- Task prompt
Say how many lines include the word "from", using only a number.

- Information supplied

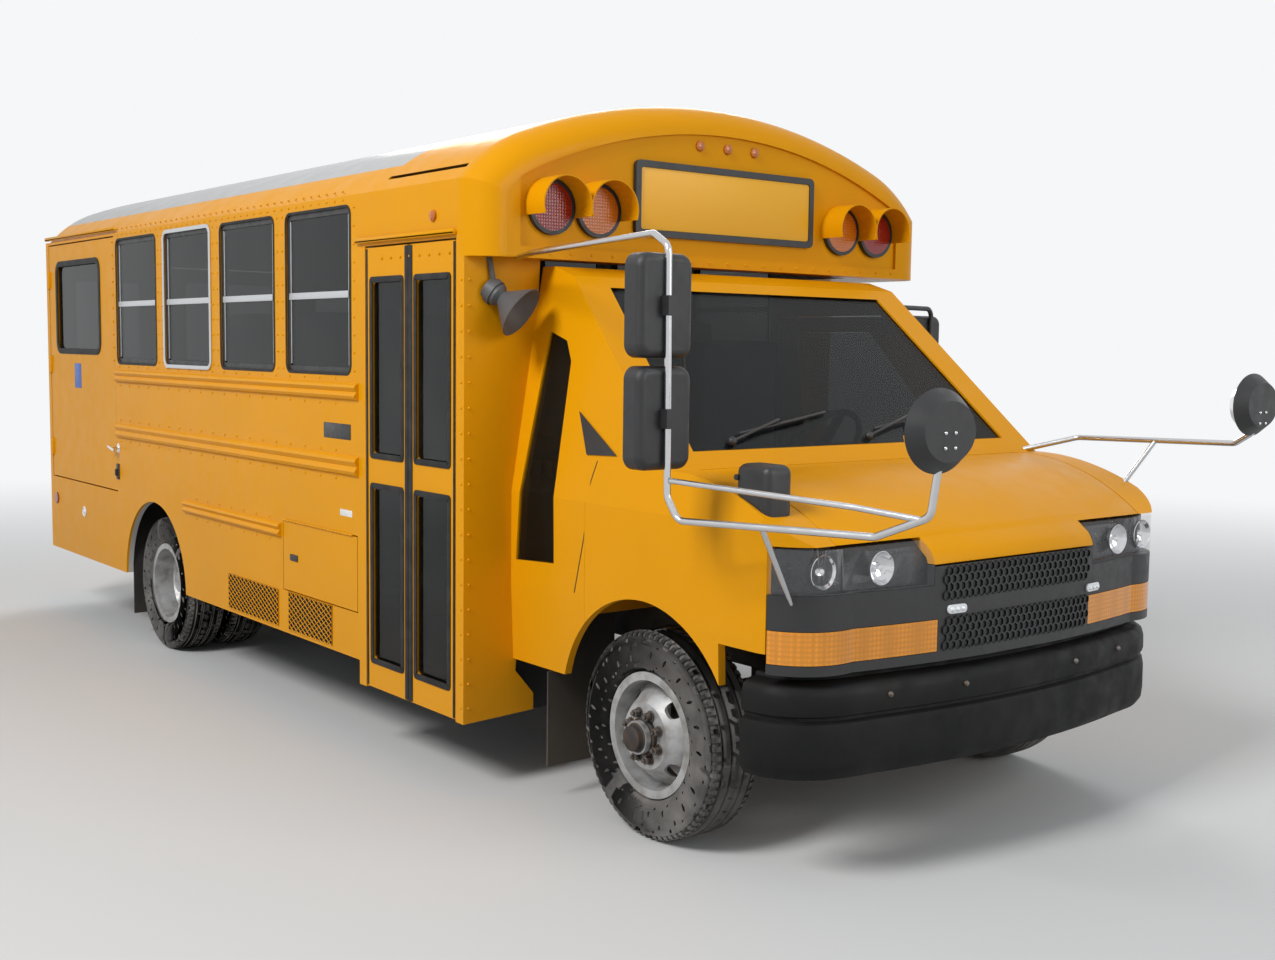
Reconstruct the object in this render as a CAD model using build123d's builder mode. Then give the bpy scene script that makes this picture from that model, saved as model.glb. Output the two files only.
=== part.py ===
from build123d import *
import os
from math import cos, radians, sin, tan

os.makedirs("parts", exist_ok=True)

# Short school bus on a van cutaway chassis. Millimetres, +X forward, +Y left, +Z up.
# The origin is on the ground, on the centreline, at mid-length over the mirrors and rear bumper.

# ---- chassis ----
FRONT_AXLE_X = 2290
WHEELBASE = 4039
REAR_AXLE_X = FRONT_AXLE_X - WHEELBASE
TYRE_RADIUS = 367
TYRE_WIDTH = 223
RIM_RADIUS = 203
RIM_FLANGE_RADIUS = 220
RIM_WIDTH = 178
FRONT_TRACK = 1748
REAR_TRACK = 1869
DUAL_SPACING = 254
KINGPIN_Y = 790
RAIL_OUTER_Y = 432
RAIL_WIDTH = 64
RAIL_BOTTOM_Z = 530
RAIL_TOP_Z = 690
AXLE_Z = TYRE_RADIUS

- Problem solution
3